The administration will reduce the number of questions on federal forms – currently so tortuous they deter many from applying.
Tales of families tearing out their hair trying to apply for college financial aid may soon be a thing of the past. Secretary of Education Arne Duncan announced Wednesday several steps to simplify the much-criticized Free Application for Federal Student Aid (FAFSA).
The form, which currently asks about 150 questions, is required for federal grants and loans and, in many cases, aid from states and colleges. Applicants next year should see a 20 percent reduction in questions.
"President Obama has challenged the nation to once again have the highest percentage of college graduates in the world," said Secretary Duncan. "To do that, we need to make the college-going process easier and more convenient, and to send a clear message to young people as well as adults that college is within their reach. Simplifying the financial aid process is an important step toward reaching that goal."
Among college students, the government estimates that 1.5 million could be eligible for Pell grants but have not applied, perhaps because of the paperwork.

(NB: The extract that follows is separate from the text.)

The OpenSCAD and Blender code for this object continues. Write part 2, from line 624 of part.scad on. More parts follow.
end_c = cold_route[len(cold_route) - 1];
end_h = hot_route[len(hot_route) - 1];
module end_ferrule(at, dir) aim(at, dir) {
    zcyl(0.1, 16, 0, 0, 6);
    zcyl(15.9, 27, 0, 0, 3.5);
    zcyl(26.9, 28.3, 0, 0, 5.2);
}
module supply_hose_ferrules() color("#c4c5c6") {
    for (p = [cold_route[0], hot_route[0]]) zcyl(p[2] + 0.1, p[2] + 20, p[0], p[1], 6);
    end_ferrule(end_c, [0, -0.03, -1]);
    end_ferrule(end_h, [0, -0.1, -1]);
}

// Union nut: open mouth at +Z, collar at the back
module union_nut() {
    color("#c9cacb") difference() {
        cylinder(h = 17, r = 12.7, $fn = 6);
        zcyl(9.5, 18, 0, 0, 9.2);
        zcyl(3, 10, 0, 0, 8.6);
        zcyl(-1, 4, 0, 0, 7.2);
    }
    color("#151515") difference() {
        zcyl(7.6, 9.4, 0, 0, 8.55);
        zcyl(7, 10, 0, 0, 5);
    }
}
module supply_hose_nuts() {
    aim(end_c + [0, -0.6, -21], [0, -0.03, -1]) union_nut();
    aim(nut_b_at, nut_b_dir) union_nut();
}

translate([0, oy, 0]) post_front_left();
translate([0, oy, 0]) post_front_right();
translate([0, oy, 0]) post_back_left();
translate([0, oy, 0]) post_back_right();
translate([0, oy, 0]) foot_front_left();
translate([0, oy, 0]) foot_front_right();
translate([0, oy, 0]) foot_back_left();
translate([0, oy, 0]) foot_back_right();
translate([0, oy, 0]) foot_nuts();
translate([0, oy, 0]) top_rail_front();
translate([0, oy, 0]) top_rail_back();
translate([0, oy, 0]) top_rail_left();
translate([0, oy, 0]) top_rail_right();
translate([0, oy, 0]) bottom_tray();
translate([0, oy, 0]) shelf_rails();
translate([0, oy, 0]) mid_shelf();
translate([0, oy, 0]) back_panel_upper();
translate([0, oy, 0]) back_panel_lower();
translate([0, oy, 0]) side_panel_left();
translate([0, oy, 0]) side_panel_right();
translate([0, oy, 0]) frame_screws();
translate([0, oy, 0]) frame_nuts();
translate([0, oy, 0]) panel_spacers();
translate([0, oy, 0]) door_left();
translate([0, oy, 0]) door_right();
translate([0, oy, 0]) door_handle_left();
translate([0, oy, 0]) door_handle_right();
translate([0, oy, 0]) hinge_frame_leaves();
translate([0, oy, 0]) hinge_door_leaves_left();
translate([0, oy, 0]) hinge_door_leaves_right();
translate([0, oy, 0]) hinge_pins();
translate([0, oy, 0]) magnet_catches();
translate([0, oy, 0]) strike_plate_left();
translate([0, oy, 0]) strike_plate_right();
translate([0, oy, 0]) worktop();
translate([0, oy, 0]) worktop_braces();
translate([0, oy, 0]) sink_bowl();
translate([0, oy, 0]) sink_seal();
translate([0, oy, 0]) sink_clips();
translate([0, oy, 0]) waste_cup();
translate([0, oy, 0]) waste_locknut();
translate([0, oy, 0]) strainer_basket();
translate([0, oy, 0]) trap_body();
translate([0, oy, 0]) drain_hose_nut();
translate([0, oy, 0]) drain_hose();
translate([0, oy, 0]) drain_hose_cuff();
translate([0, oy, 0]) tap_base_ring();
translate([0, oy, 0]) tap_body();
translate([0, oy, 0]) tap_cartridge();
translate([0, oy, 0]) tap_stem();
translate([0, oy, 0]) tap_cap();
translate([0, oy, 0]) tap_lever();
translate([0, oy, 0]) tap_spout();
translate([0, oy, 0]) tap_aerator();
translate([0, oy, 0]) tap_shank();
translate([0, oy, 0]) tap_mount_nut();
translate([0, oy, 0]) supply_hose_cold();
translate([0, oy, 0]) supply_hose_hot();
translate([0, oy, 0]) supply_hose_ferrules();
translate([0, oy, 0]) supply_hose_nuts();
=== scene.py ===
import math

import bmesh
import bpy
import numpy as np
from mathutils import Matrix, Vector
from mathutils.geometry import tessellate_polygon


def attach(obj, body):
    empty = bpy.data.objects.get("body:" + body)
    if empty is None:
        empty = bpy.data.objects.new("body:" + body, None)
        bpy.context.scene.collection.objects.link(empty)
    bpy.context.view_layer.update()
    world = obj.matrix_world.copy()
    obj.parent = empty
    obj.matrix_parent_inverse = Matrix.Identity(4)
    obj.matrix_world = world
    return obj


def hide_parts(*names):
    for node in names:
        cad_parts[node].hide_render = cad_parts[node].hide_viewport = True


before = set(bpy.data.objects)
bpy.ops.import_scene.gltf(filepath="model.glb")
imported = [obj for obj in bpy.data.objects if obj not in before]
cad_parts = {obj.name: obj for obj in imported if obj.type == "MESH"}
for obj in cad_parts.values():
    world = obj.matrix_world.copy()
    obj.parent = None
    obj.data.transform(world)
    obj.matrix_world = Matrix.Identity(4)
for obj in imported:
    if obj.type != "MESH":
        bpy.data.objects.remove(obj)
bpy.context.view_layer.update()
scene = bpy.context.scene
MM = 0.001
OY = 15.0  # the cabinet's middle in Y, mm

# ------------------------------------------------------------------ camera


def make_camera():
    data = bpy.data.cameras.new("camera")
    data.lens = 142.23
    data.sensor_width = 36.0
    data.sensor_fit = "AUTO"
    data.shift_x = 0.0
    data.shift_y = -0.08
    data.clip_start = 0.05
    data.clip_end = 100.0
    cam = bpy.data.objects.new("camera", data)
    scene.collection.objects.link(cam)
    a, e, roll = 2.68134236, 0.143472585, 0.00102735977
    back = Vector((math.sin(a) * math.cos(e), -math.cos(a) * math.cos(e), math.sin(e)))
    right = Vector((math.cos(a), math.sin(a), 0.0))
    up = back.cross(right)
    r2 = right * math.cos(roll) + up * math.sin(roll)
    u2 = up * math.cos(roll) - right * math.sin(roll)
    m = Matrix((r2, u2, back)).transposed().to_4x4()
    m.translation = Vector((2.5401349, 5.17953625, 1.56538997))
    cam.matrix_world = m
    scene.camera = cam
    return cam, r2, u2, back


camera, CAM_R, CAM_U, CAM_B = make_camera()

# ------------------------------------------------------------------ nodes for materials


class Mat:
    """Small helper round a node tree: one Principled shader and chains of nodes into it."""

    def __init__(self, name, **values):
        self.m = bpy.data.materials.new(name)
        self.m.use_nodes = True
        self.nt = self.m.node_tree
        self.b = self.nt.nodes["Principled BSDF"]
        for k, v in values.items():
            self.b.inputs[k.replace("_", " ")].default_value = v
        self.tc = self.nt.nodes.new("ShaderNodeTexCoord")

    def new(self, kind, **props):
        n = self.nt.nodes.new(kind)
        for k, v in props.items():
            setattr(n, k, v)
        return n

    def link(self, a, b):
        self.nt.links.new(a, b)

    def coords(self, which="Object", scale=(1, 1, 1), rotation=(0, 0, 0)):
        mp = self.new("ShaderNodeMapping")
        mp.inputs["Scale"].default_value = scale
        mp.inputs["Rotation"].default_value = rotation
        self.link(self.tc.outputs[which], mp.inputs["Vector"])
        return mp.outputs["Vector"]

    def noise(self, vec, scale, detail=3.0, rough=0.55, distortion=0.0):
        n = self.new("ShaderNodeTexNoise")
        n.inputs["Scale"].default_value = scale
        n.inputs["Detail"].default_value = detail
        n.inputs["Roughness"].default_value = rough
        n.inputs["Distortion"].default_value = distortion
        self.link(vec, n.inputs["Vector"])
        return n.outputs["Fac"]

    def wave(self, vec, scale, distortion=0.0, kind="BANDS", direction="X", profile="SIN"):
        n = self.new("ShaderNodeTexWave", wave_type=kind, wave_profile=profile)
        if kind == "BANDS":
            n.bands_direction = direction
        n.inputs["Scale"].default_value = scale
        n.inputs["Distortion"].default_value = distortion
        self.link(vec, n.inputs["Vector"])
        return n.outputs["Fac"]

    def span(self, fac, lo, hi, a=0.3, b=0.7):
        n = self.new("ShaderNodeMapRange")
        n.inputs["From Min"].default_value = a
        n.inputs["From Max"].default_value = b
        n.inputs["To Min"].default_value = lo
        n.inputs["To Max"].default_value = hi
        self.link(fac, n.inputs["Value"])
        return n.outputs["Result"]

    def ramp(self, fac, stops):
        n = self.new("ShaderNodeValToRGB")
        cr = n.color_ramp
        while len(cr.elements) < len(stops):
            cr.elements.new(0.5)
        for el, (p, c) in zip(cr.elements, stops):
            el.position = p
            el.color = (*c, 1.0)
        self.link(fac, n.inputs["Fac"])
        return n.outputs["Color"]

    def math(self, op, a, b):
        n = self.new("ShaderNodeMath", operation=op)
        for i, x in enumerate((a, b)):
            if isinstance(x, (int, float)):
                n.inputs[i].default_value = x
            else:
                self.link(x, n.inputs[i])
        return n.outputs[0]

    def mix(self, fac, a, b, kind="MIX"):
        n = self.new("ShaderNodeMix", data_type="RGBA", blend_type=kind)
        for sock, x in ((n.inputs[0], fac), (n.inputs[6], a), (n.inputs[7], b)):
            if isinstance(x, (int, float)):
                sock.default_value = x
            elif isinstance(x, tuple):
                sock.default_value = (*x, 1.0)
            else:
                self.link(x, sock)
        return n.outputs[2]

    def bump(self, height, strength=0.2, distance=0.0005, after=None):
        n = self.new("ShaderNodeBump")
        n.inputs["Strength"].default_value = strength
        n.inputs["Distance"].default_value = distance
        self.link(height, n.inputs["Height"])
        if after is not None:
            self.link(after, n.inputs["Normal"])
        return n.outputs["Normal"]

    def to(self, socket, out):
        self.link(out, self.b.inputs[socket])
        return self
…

Starting later this summer, students filling out the online form will be able to skip some questions that don't pertain to them. For instance, married students and people 24 or older will be able to jump past 11 questions used to determine if parental information is needed. By January, low-income students will no longer be asked to supply information about assets, since that does not determine their eligibility for aid.
As part of a pilot project in cooperation with the Internal Revenue Service, students applying for aid for the coming spring semester will be able to automatically retrieve tax information from the IRS to fill in parts of the online FAFSA.